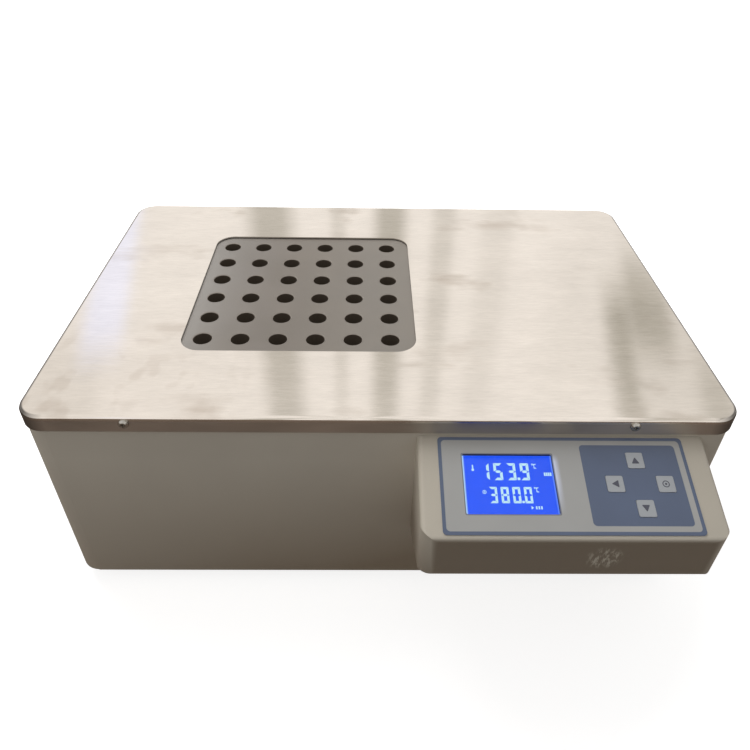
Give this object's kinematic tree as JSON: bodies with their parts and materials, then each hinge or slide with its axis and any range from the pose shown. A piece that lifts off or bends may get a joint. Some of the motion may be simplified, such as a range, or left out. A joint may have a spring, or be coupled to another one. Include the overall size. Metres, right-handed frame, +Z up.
{
  "type": "block digester",
  "caption": "Bench-top heated block with a grid of tube wells under a brushed steel cover, and a wedge-shaped control box with a display and keys standing out of the front of its case.",
  "frame": {"origin": "middle of the whole part's footprint on the bench plane, with the control box and the rear fittings in it", "axes": "+Z up, +X to the operator's right, -Y towards the operator, who faces the control box"},
  "size_m": [0.558, 0.445, 0.21],
  "materials": {
    "cover_steel": "satin, grain along the width",
    "screw_steel": "bright zinc",
    "case_paint": "fine textured powder coat",
    "zinc_sheet": "zinc plated",
    "foot_rubber": "matt",
    "block_alloy": "matt, blasted and anodised",
    "heater_alloy": "milled",
    "heater_sheath": "drawn tube",
    "dark_steel": "black oxide",
    "steatite": "unglazed",
    "thermostat_phenolic": "moulded",
    "mineral_fibre": "board",
    "box_plastic": "fine spark texture",
    "overlay_film": "satin film",
    "window_clear": "clear acrylic",
    "lcd_face": "backlit",
    "bezel_tin": "folded tin",
    "board_green": "solder resist",
    "key_cap": "satin",
    "cable_grey": "pvc",
    "transformer_wrap": "tape and varnish",
    "component_black": "moulded",
    "relay_white": "moulded",
    "sink_alloy": "extruded",
    "nylon_white": "moulded",
    "fan_black": "moulded",
    "guard_chrome": "plated",
    "inlet_black": "moulded",
    "pin_brass": "tinned",
    "fuse_glass": "glass and caps",
    "rocker_red": "moulded"
  },
  "bodies": {
    "housing": {"top_cover": "cover_steel", "cover_screws": "screw_steel", "case_wrap": "case_paint", "rear_panel": "case_paint", "rear_panel_screws": "screw_steel", "base_plate": "zinc_sheet", "base_screws": "screw_steel", "feet": "foot_rubber", "foot_screws": "screw_steel", "heating_block": "block_alloy", "heater_plate": "heater_alloy", "block_bolts": "dark_steel", "cartridge_heaters": "heater_sheath", "heater_terminals": "steatite", "temperature_probe": "heater_sheath", "limit_thermostat": "thermostat_phenolic", "block_posts": "steatite", "insulation_base": "mineral_fibre", "insulation_walls": "mineral_fibre", "insulation_liner": "zinc_sheet", "liner_spacers": "screw_steel", "heat_shield": "zinc_sheet", "control_box": "box_plastic", "control_box_screws": "screw_steel", "keypad_overlay": "overlay_film", "display_window": "window_clear", "lcd_module": "lcd_face", "lcd_bezel": "bezel_tin", "display_board": "board_green", "display_board_screws": "screw_steel", "tact_switches": "component_black", "ribbon_cable": "cable_grey", "power_board": "board_green", "board_standoffs": "nylon_white", "transformer": "transformer_wrap", "board_parts": "component_black", "solid_state_relay": "relay_white", "relay_heat_sink": "sink_alloy", "terminal_block": "nylon_white", "fan_frame": "fan_black", "fan_guard": "guard_chrome", "fan_screws": "screw_steel", "inlet_body": "inlet_black", "inlet_pins": "pin_brass", "inlet_screws": "screw_steel"},
    "up_key": {"key_up": "key_cap"},
    "down_key": {"key_down": "key_cap"},
    "left_key": {"key_left": "key_cap"},
    "set_key": {"key_set": "key_cap"},
    "power_rocker": {"rocker": "rocker_red"},
    "fuse_carrier": {"fuse_drawer": "inlet_black", "fuses": "fuse_glass"},
    "fan_wheel": {"fan_rotor": "fan_black"}
  },
  "joints": [
    {"name": "up_key_press", "type": "slide", "parent": "housing", "child": "up_key", "axis": [0, 0.309, -0.9511], "range_m": [0, 0.0005], "stiffness_N_per_m": 500},
    {"name": "down_key_press", "type": "slide", "parent": "housing", "child": "down_key", "axis": [0, 0.309, -0.9511], "range_m": [0, 0.0005], "stiffness_N_per_m": 500},
    {"name": "left_key_press", "type": "slide", "parent": "housing", "child": "left_key", "axis": [0, 0.309, -0.9511], "range_m": [0, 0.0005], "stiffness_N_per_m": 500},
    {"name": "set_key_press", "type": "slide", "parent": "housing", "child": "set_key", "axis": [0, 0.309, -0.9511], "range_m": [0, 0.0005], "stiffness_N_per_m": 500},
    {"name": "rocker_pivot", "type": "hinge", "parent": "housing", "child": "power_rocker", "pos_m": [0.212, 0.21635, 0.1275], "axis": [1, 0, 0], "range_deg": [-20, 0]},
    {"name": "fuse_drawer_slide", "type": "slide", "parent": "housing", "child": "fuse_carrier", "axis": [0, 1, 0], "range_m": [0, 0.018]},
    {"name": "fan_spin", "type": "hinge", "parent": "housing", "child": "fan_wheel", "pos_m": [0.14, 0.20415, 0.115], "axis": [0, 1, 0], "continuous": true}
  ]
}
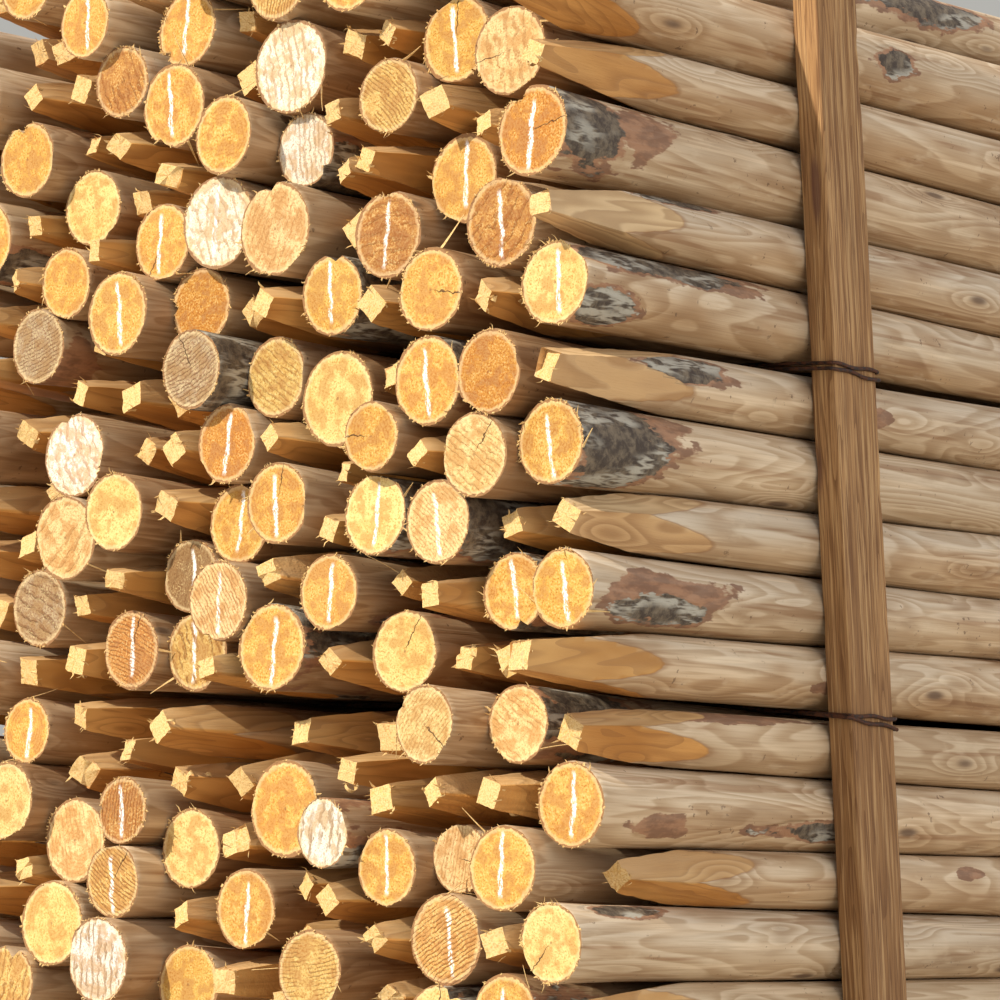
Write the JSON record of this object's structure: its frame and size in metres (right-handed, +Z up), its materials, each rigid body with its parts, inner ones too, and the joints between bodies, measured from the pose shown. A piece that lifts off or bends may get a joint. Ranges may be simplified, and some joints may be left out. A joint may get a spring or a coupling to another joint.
{
  "type": "stack of round timber posts",
  "caption": "Tied stack of peeled round timber posts with hewn points, laid head to tail between upright battens bound by wire.",
  "frame": {"origin": "centre of the stack's bounding box at the ground", "axes": "+X along the posts from the front ends to the rear ends, +Y from the near long side to the far long side, +Z up from the ground"},
  "size_m": [2.2055, 1.2478, 1.7276],
  "materials": {
    "post_wood": "rough peeled and sawn",
    "batten_wood": "rough sawn",
    "tie_wire": "dark annealed and dull"
  },
  "bodies": {
    "root": {"batten_far_front": "batten_wood", "batten_far_rear": "batten_wood", "batten_near_front": "batten_wood", "batten_near_rear": "batten_wood", "post_layer_01": "post_wood", "post_layer_02": "post_wood", "post_layer_03": "post_wood", "post_layer_04": "post_wood", "post_layer_05": "post_wood", "post_layer_06": "post_wood", "post_layer_07": "post_wood", "post_layer_08": "post_wood", "post_layer_09": "post_wood", "post_layer_10": "post_wood", "post_layer_11": "post_wood", "post_layer_12": "post_wood", "post_layer_13": "post_wood", "post_layer_14": "post_wood", "post_layer_15": "post_wood", "post_layer_16": "post_wood", "post_layer_17": "post_wood", "post_layer_18": "post_wood", "post_layer_19": "post_wood", "tie_lower_front": "tie_wire", "tie_lower_rear": "tie_wire", "tie_upper_front": "tie_wire", "tie_upper_rear": "tie_wire"}
  },
  "joints": []
}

The task:
Give back all the records exactly as they stand.

Response below:
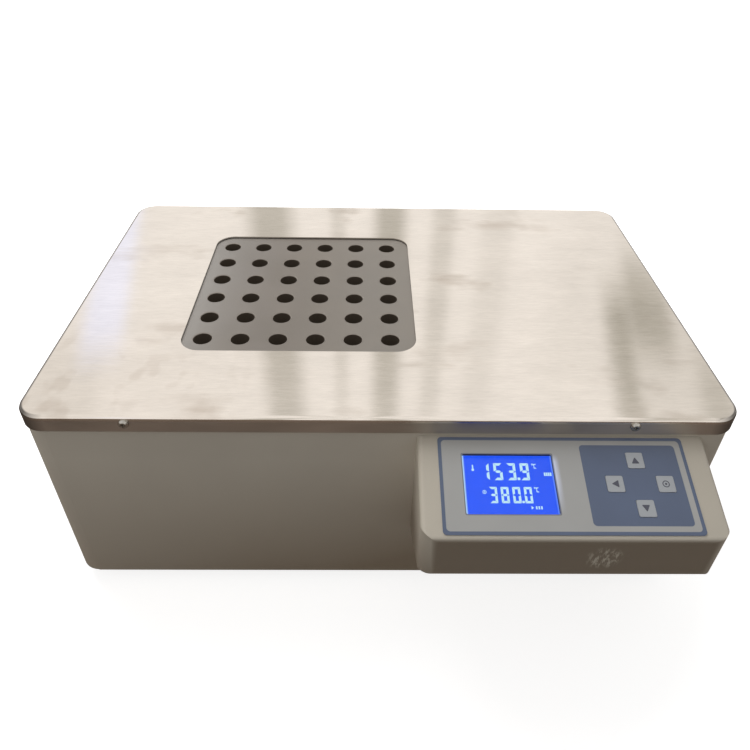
Give this object's kinematic tree as JSON: bodies with their parts and materials, then each hinge or slide with its axis and any range from the pose shown. A piece that lifts off or bends may get a joint. Some of the motion may be simplified, such as a range, or left out. A joint may have a spring, or be coupled to another one. Include the overall size. Metres, right-handed frame, +Z up.
{
  "type": "block digester",
  "caption": "Bench-top heated block with a grid of tube wells under a brushed steel cover, and a wedge-shaped control box with a display and keys standing out of the front of its case.",
  "frame": {"origin": "middle of the whole part's footprint on the bench plane, with the control box and the rear fittings in it", "axes": "+Z up, +X to the operator's right, -Y towards the operator, who faces the control box"},
  "size_m": [0.558, 0.445, 0.21],
  "materials": {
    "cover_steel": "satin, grain along the width",
    "screw_steel": "bright zinc",
    "case_paint": "fine textured powder coat",
    "zinc_sheet": "zinc plated",
    "foot_rubber": "matt",
    "block_alloy": "matt, blasted and anodised",
    "heater_alloy": "milled",
    "heater_sheath": "drawn tube",
    "dark_steel": "black oxide",
    "steatite": "unglazed",
    "thermostat_phenolic": "moulded",
    "mineral_fibre": "board",
    "box_plastic": "fine spark texture",
    "overlay_film": "satin film",
    "window_clear": "clear acrylic",
    "lcd_face": "backlit",
    "bezel_tin": "folded tin",
    "board_green": "solder resist",
    "key_cap": "satin",
    "cable_grey": "pvc",
    "transformer_wrap": "tape and varnish",
    "component_black": "moulded",
    "relay_white": "moulded",
    "sink_alloy": "extruded",
    "nylon_white": "moulded",
    "fan_black": "moulded",
    "guard_chrome": "plated",
    "inlet_black": "moulded",
    "pin_brass": "tinned",
    "fuse_glass": "glass and caps",
    "rocker_red": "moulded"
  },
  "bodies": {
    "housing": {"top_cover": "cover_steel", "cover_screws": "screw_steel", "case_wrap": "case_paint", "rear_panel": "case_paint", "rear_panel_screws": "screw_steel", "base_plate": "zinc_sheet", "base_screws": "screw_steel", "feet": "foot_rubber", "foot_screws": "screw_steel", "heating_block": "block_alloy", "heater_plate": "heater_alloy", "block_bolts": "dark_steel", "cartridge_heaters": "heater_sheath", "heater_terminals": "steatite", "temperature_probe": "heater_sheath", "limit_thermostat": "thermostat_phenolic", "block_posts": "steatite", "insulation_base": "mineral_fibre", "insulation_walls": "mineral_fibre", "insulation_liner": "zinc_sheet", "liner_spacers": "screw_steel", "heat_shield": "zinc_sheet", "control_box": "box_plastic", "control_box_screws": "screw_steel", "keypad_overlay": "overlay_film", "display_window": "window_clear", "lcd_module": "lcd_face", "lcd_bezel": "bezel_tin", "display_board": "board_green", "display_board_screws": "screw_steel", "tact_switches": "component_black", "ribbon_cable": "cable_grey", "power_board": "board_green", "board_standoffs": "nylon_white", "transformer": "transformer_wrap", "board_parts": "component_black", "solid_state_relay": "relay_white", "relay_heat_sink": "sink_alloy", "terminal_block": "nylon_white", "fan_frame": "fan_black", "fan_guard": "guard_chrome", "fan_screws": "screw_steel", "inlet_body": "inlet_black", "inlet_pins": "pin_brass", "inlet_screws": "screw_steel"},
    "up_key": {"key_up": "key_cap"},
    "down_key": {"key_down": "key_cap"},
    "left_key": {"key_left": "key_cap"},
    "set_key": {"key_set": "key_cap"},
    "power_rocker": {"rocker": "rocker_red"},
    "fuse_carrier": {"fuse_drawer": "inlet_black", "fuses": "fuse_glass"},
    "fan_wheel": {"fan_rotor": "fan_black"}
  },
  "joints": [
    {"name": "up_key_press", "type": "slide", "parent": "housing", "child": "up_key", "axis": [0, 0.309, -0.9511], "range_m": [0, 0.0005], "stiffness_N_per_m": 500},
    {"name": "down_key_press", "type": "slide", "parent": "housing", "child": "down_key", "axis": [0, 0.309, -0.9511], "range_m": [0, 0.0005], "stiffness_N_per_m": 500},
    {"name": "left_key_press", "type": "slide", "parent": "housing", "child": "left_key", "axis": [0, 0.309, -0.9511], "range_m": [0, 0.0005], "stiffness_N_per_m": 500},
    {"name": "set_key_press", "type": "slide", "parent": "housing", "child": "set_key", "axis": [0, 0.309, -0.9511], "range_m": [0, 0.0005], "stiffness_N_per_m": 500},
    {"name": "rocker_pivot", "type": "hinge", "parent": "housing", "child": "power_rocker", "pos_m": [0.212, 0.21635, 0.1275], "axis": [1, 0, 0], "range_deg": [-20, 0]},
    {"name": "fuse_drawer_slide", "type": "slide", "parent": "housing", "child": "fuse_carrier", "axis": [0, 1, 0], "range_m": [0, 0.018]},
    {"name": "fan_spin", "type": "hinge", "parent": "housing", "child": "fan_wheel", "pos_m": [0.14, 0.20415, 0.115], "axis": [0, 1, 0], "continuous": true}
  ]
}
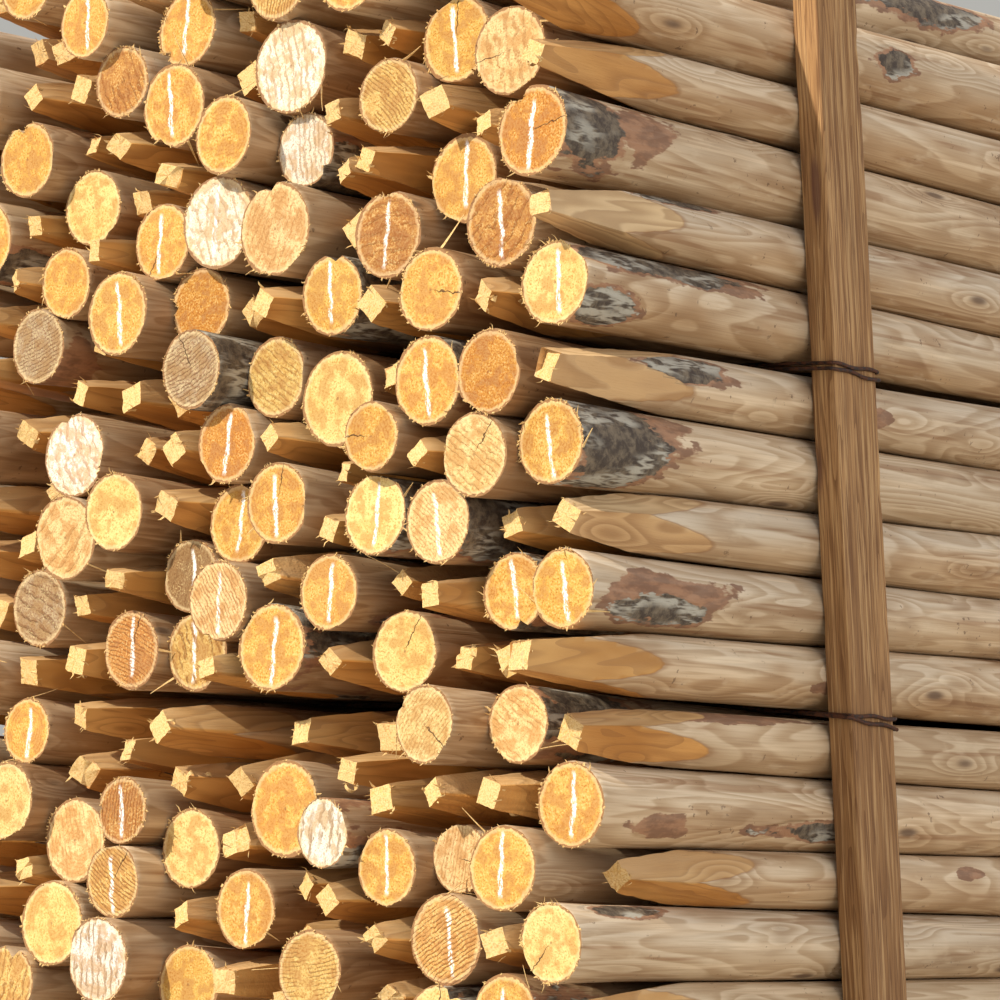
Write the JSON record of this object's structure: its frame and size in metres (right-handed, +Z up), its materials, each rigid body with its parts, inner ones too, and the joints between bodies, measured from the pose shown. A piece that lifts off or bends may get a joint. Ranges may be simplified, and some joints may be left out. A joint may get a spring or a coupling to another joint.
{
  "type": "stack of round timber posts",
  "caption": "Tied stack of peeled round timber posts with hewn points, laid head to tail between upright battens bound by wire.",
  "frame": {"origin": "centre of the stack's bounding box at the ground", "axes": "+X along the posts from the front ends to the rear ends, +Y from the near long side to the far long side, +Z up from the ground"},
  "size_m": [2.2055, 1.2478, 1.7276],
  "materials": {
    "post_wood": "rough peeled and sawn",
    "batten_wood": "rough sawn",
    "tie_wire": "dark annealed and dull"
  },
  "bodies": {
    "root": {"batten_far_front": "batten_wood", "batten_far_rear": "batten_wood", "batten_near_front": "batten_wood", "batten_near_rear": "batten_wood", "post_layer_01": "post_wood", "post_layer_02": "post_wood", "post_layer_03": "post_wood", "post_layer_04": "post_wood", "post_layer_05": "post_wood", "post_layer_06": "post_wood", "post_layer_07": "post_wood", "post_layer_08": "post_wood", "post_layer_09": "post_wood", "post_layer_10": "post_wood", "post_layer_11": "post_wood", "post_layer_12": "post_wood", "post_layer_13": "post_wood", "post_layer_14": "post_wood", "post_layer_15": "post_wood", "post_layer_16": "post_wood", "post_layer_17": "post_wood", "post_layer_18": "post_wood", "post_layer_19": "post_wood", "tie_lower_front": "tie_wire", "tie_lower_rear": "tie_wire", "tie_upper_front": "tie_wire", "tie_upper_rear": "tie_wire"}
  },
  "joints": []
}